En un diplomado sobre Derechos Humanos que están impartiendo expertos en esa materia componentes de la Suprema Corte de Justicia de la Nación, conocí el gran número de casos en que militares fueron denunciados por diversos actos de agresión grave a la población civil, ante organismos defensores de derechos humanos, en los que resaltan violaciones de mujeres y desaparición y asesinato de personas que parece son la especialidad de las fuerzas armadas, para alterar evidencias, sin dejar huellas o rastros de las personas que son detenidas y no encontradas, de lo cual hay datos desde 1968; hechos en los que, miembros de las fuerzas armadas, han cometido delito graves y, recientemente el presunto homicidio de una menor, bajo la simulación de un enfrentamiento, al parecer inexistente entre grupos de la delincuencia organizada que, ahora se pretexta como causa de la muerte del menor que no tiene justificación alguna, precisamente porqué se trata de ser indefenso, sin embargo, el poder, desvirtúa esa realidad de agresión social.

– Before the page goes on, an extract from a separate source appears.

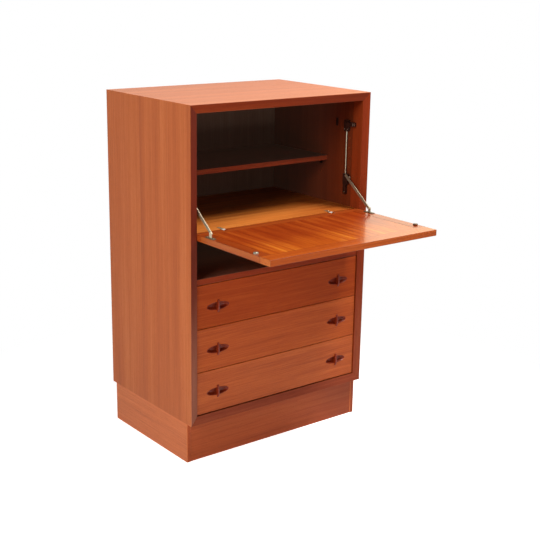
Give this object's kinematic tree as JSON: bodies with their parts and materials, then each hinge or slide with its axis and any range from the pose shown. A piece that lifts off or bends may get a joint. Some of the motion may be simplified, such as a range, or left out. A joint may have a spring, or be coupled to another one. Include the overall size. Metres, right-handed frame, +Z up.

¿Cuál es el objetivo de que el gobierno en turno permita y tolere ese estado de cosas bajo la premisa de que la violencia motiva más criminalidad? Parece ser que, como nos muestra la práctica oficial, provocar un contexto de terror social para legitimar la consolidación del autoritarismo presidencial, mediante el encaje de la Sedena en labores de seguridad interna, ante la ineficiencia de los gobiernos de los tres niveles para brindar ese servicio civil y garantizar la seguridad ciudadana tanto en cuanto a su vida e integridad personal como patrimonial que hoy. están en una situación de riesgo empeorado.
Casos como el de Atenco, Chihuahua, Guerrero, Oaxaca muestran hechos graves a cargo de miembros del ejercito en labores de seguridad publica que concluyeron en violaciones de mujeres, desapariciones, femicidios que, de acuerdo con especialistas, trato de inhibir el constituyente de 1917, cuando se fijaron los limites de las funciones del ejercito en que se cita que “El Congreso Constituyente de 1917 impidió en tiempos de paz que las fuerzas armadas realizaran actividades que no tuvieran estricta conexión con la disciplina militar. Es decir, en principio y mientras no exista una declaración formal de guerra, las autoridades militares deben permanecer en sus cuarteles, pues están constitucionalmente impedidas para realizar labores de seguridad pública. La prohibición referida consta desde la Constitución de 1857, retomada por el Constituyente de 1917, en el artículo 129 constitucional y vigente a la fecha sin modificaciones o adiciones, permaneciendo en nuestro orden jurídico como un pilar del pacto institucional del país, cuyo texto literalmente establece: “En tiempo de paz, ninguna autoridad militar puede ejercer más funciones que las que tengan exacta conexión con la disciplina militar.”
La SCJN resumió la intención original del Congreso Constituyente de 1857 al adicionar esa prohibición, destacando la exposición del Diputado Ponciano Arriaga en que el legislador constituyente afirma lo siguiente: “gobernar la sociedad, son atribuciones de la autoridad (…) y los funcionarios militares nada tienen que hacer, por sí y ante sí, si no son requeridos, mandados o autorizados por las potestades civiles.”, sin embargo matizó este lineamiento, en una jurisprudencia que determina que es posible que el Ejército, Fuerza Aérea y Armada en tiempos en que no se haya decretado suspensión de garantías, puedan actuar en apoyo de las autoridades civiles en tareas diversas de seguridad pública. Pero ello, de ningún modo pueden hacerlo “por sí y ante sí”, sino que es imprescindible que lo realicen a solicitud expresa, fundada y motivada, de las autoridades civiles y de que en sus labores de apoyo se encuentren subordinados a ellas.
En mi opinión el Congreso de la Unión política no se ajustó a ese parámetro.